**Set problem:**
Extract every line below, verbatim.

**Given information:**
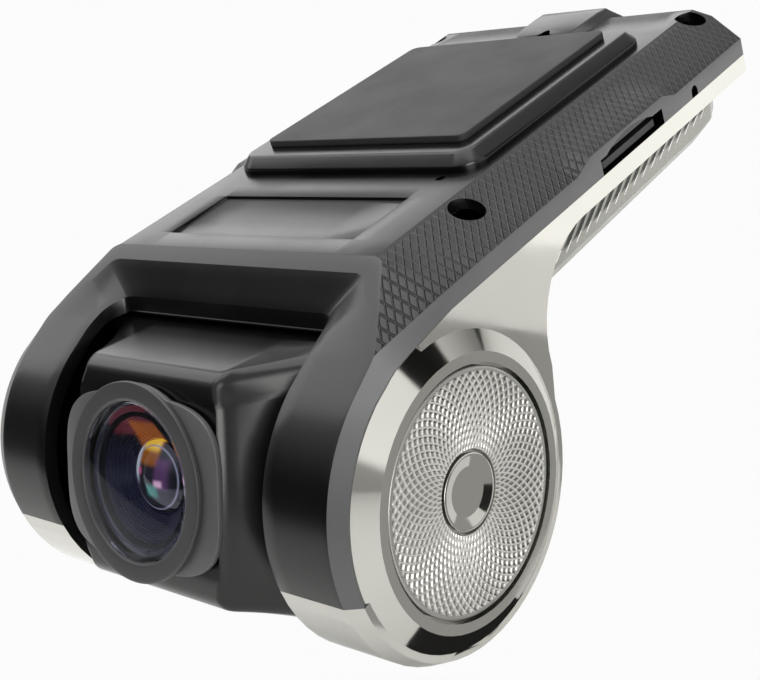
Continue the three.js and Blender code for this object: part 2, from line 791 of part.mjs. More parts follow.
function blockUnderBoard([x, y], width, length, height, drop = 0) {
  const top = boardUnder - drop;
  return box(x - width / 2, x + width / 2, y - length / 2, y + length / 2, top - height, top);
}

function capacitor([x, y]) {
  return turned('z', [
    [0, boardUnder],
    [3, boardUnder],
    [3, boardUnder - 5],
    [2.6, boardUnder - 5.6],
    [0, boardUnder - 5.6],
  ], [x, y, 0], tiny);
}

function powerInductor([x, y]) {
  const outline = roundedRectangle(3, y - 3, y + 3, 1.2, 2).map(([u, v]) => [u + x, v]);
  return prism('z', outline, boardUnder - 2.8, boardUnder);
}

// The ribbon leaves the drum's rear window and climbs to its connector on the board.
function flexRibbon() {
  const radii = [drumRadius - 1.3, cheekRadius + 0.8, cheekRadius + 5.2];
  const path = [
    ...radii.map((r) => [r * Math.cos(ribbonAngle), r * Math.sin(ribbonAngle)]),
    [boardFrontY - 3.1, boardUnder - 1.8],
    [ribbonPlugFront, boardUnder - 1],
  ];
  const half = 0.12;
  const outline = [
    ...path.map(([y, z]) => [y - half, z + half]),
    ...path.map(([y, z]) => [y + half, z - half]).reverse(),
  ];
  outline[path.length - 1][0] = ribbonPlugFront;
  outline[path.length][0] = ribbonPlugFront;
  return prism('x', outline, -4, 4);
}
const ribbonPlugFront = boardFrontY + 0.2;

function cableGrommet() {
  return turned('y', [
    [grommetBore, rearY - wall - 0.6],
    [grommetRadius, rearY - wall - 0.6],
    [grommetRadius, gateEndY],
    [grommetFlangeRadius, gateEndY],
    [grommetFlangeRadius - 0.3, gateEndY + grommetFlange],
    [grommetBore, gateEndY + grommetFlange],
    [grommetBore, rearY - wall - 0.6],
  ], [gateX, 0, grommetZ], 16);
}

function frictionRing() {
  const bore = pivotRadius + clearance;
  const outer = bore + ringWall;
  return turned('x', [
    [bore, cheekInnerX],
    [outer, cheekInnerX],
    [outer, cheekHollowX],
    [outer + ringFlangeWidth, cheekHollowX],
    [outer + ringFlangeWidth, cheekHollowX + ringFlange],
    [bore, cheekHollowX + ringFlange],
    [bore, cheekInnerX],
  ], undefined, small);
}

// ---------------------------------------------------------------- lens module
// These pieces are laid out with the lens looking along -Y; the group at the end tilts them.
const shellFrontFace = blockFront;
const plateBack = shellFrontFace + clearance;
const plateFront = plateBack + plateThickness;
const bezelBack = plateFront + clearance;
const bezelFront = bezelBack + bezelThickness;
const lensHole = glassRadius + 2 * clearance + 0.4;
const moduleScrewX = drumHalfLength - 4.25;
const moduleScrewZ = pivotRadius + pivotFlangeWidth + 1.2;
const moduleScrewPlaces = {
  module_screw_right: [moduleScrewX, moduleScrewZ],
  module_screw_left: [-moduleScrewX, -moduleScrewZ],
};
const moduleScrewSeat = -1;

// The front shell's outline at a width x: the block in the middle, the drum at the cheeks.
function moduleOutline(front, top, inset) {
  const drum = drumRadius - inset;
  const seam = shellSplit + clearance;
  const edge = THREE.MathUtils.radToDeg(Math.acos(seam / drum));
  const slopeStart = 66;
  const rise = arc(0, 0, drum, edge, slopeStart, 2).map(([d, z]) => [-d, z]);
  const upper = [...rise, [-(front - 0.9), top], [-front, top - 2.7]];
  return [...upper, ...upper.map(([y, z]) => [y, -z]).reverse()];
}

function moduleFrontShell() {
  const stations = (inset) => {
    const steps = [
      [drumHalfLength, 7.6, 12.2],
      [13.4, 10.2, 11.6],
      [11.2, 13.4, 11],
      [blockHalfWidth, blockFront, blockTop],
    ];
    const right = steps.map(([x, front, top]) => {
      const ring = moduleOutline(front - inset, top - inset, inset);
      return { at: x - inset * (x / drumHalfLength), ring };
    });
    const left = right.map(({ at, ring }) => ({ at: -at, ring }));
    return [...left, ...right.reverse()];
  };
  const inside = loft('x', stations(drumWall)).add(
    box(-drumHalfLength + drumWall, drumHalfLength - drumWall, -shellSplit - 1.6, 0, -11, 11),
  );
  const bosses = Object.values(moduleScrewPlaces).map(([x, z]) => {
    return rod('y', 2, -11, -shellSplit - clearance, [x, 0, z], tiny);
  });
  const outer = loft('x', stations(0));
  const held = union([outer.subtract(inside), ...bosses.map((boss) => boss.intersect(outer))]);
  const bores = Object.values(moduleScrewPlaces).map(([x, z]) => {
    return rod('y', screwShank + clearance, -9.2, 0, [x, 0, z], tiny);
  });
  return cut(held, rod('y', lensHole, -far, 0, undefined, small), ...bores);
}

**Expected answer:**
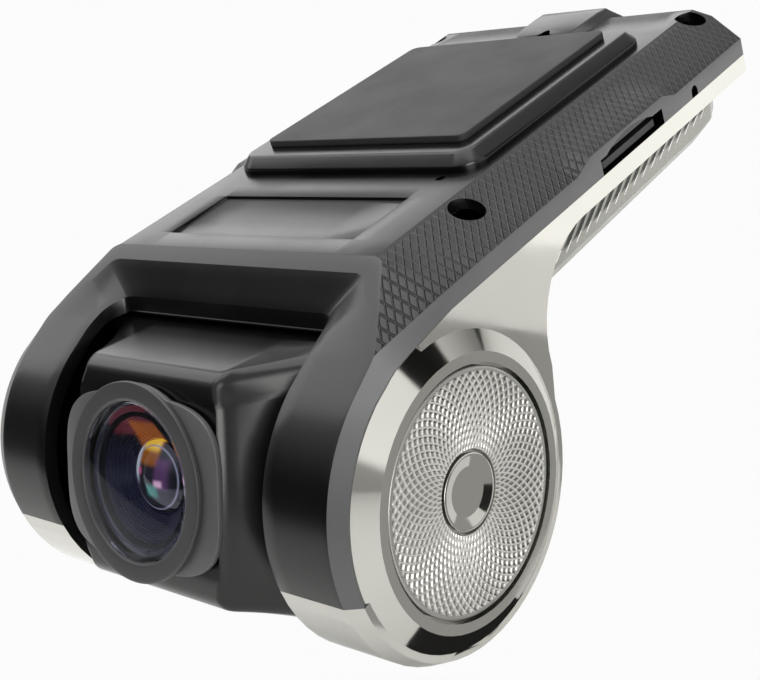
Continue the three.js and Blender code for this object: part 2, from line 791 of part.mjs. More parts follow.
function blockUnderBoard([x, y], width, length, height, drop = 0) {
  const top = boardUnder - drop;
  return box(x - width / 2, x + width / 2, y - length / 2, y + length / 2, top - height, top);
}

function capacitor([x, y]) {
  return turned('z', [
    [0, boardUnder],
    [3, boardUnder],
    [3, boardUnder - 5],
    [2.6, boardUnder - 5.6],
    [0, boardUnder - 5.6],
  ], [x, y, 0], tiny);
}

function powerInductor([x, y]) {
  const outline = roundedRectangle(3, y - 3, y + 3, 1.2, 2).map(([u, v]) => [u + x, v]);
  return prism('z', outline, boardUnder - 2.8, boardUnder);
}

// The ribbon leaves the drum's rear window and climbs to its connector on the board.
function flexRibbon() {
  const radii = [drumRadius - 1.3, cheekRadius + 0.8, cheekRadius + 5.2];
  const path = [
    ...radii.map((r) => [r * Math.cos(ribbonAngle), r * Math.sin(ribbonAngle)]),
    [boardFrontY - 3.1, boardUnder - 1.8],
    [ribbonPlugFront, boardUnder - 1],
  ];
  const half = 0.12;
  const outline = [
    ...path.map(([y, z]) => [y - half, z + half]),
    ...path.map(([y, z]) => [y + half, z - half]).reverse(),
  ];
  outline[path.length - 1][0] = ribbonPlugFront;
  outline[path.length][0] = ribbonPlugFront;
  return prism('x', outline, -4, 4);
}
const ribbonPlugFront = boardFrontY + 0.2;

function cableGrommet() {
  return turned('y', [
    [grommetBore, rearY - wall - 0.6],
    [grommetRadius, rearY - wall - 0.6],
    [grommetRadius, gateEndY],
    [grommetFlangeRadius, gateEndY],
    [grommetFlangeRadius - 0.3, gateEndY + grommetFlange],
    [grommetBore, gateEndY + grommetFlange],
    [grommetBore, rearY - wall - 0.6],
  ], [gateX, 0, grommetZ], 16);
}

function frictionRing() {
  const bore = pivotRadius + clearance;
  const outer = bore + ringWall;
  return turned('x', [
    [bore, cheekInnerX],
    [outer, cheekInnerX],
    [outer, cheekHollowX],
    [outer + ringFlangeWidth, cheekHollowX],
    [outer + ringFlangeWidth, cheekHollowX + ringFlange],
    [bore, cheekHollowX + ringFlange],
    [bore, cheekInnerX],
  ], undefined, small);
}

// ---------------------------------------------------------------- lens module
// These pieces are laid out with the lens looking along -Y; the group at the end tilts them.
const shellFrontFace = blockFront;
const plateBack = shellFrontFace + clearance;
const plateFront = plateBack + plateThickness;
const bezelBack = plateFront + clearance;
const bezelFront = bezelBack + bezelThickness;
const lensHole = glassRadius + 2 * clearance + 0.4;
const moduleScrewX = drumHalfLength - 4.25;
const moduleScrewZ = pivotRadius + pivotFlangeWidth + 1.2;
const moduleScrewPlaces = {
  module_screw_right: [moduleScrewX, moduleScrewZ],
  module_screw_left: [-moduleScrewX, -moduleScrewZ],
};
const moduleScrewSeat = -1;

// The front shell's outline at a width x: the block in the middle, the drum at the cheeks.
function moduleOutline(front, top, inset) {
  const drum = drumRadius - inset;
  const seam = shellSplit + clearance;
  const edge = THREE.MathUtils.radToDeg(Math.acos(seam / drum));
  const slopeStart = 66;
  const rise = arc(0, 0, drum, edge, slopeStart, 2).map(([d, z]) => [-d, z]);
  const upper = [...rise, [-(front - 0.9), top], [-front, top - 2.7]];
  return [...upper, ...upper.map(([y, z]) => [y, -z]).reverse()];
}

function moduleFrontShell() {
  const stations = (inset) => {
    const steps = [
      [drumHalfLength, 7.6, 12.2],
      [13.4, 10.2, 11.6],
      [11.2, 13.4, 11],
      [blockHalfWidth, blockFront, blockTop],
    ];
    const right = steps.map(([x, front, top]) => {
      const ring = moduleOutline(front - inset, top - inset, inset);
      return { at: x - inset * (x / drumHalfLength), ring };
    });
    const left = right.map(({ at, ring }) => ({ at: -at, ring }));
    return [...left, ...right.reverse()];
  };
  const inside = loft('x', stations(drumWall)).add(
    box(-drumHalfLength + drumWall, drumHalfLength - drumWall, -shellSplit - 1.6, 0, -11, 11),
  );
  const bosses = Object.values(moduleScrewPlaces).map(([x, z]) => {
    return rod('y', 2, -11, -shellSplit - clearance, [x, 0, z], tiny);
  });
  const outer = loft('x', stations(0));
  const held = union([outer.subtract(inside), ...bosses.map((boss) => boss.intersect(outer))]);
  const bores = Object.values(moduleScrewPlaces).map(([x, z]) => {
    return rod('y', screwShank + clearance, -9.2, 0, [x, 0, z], tiny);
  });
  return cut(held, rod('y', lensHole, -far, 0, undefined, small), ...bores);
}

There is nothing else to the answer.